So, the #FutureHive has had a nice week of Future. Not only did he release his self-titled LP last week, but also today released his follow-up with his latest 17-track LP ‘HNDRXX‘. Unfortunately, the hype of the project and the overall sound of the album isn’t as progressive and intriguing as his previous release.
The first thing that points out that Future was trying a different wave of music is the line-up of producers on the production credits. We see his extensive producer Metro Boomin, Canada’s High Klassified for The Weeknd assisted “Comin Out Strong”, DJ Mustard and Detail. Already, this is a clear indication of the style of music and overall sound Super Future was aiming to create.

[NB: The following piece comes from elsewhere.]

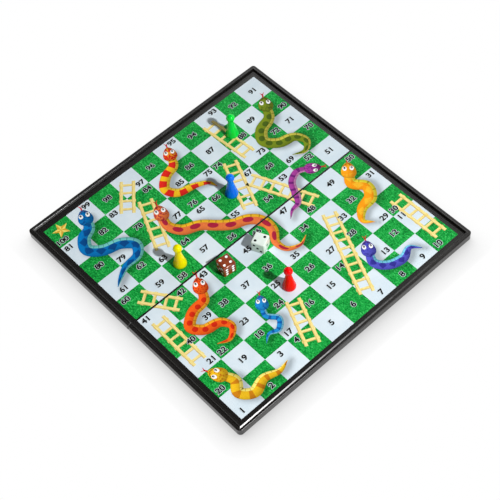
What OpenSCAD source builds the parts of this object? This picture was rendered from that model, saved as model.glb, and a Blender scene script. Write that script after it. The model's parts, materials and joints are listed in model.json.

While Future did say in a recent Instagram post that “This is the ‘Honest’ album I was supposed to be honest about”; it is entirely that. It’s dull, uninspiring and most of all, a Future that I never wanted to see again.
Although the production is, as always on a Future album, ‘top-notch’, Future’s vocals, themes and direction on this album is bland. Most of the records sound like throwaways that should’ve turned up on his earlier commercial releases like ‘Pluto‘ and ‘Honest‘.
And too be honest (pun intended), and quote Future’s ‘Monster‘ cut “Throw Away”;
“You just a throw away.”
While Future holds down 15 of the tracks and we see Rihanna and The Weeknd appear for brief features, they don’t add a lot of aesthetic or weight to the album, but instead, bring it down.
Although I am still a fan of the lean-sipping ATLien, this is one of his weakest releases. Although the strategy of releasing two albums within a week of each other could potentially work for some artists, in Future’s case, it is only an album that has zero replay value and his attempt to making generic and simple radio-friendly tracks.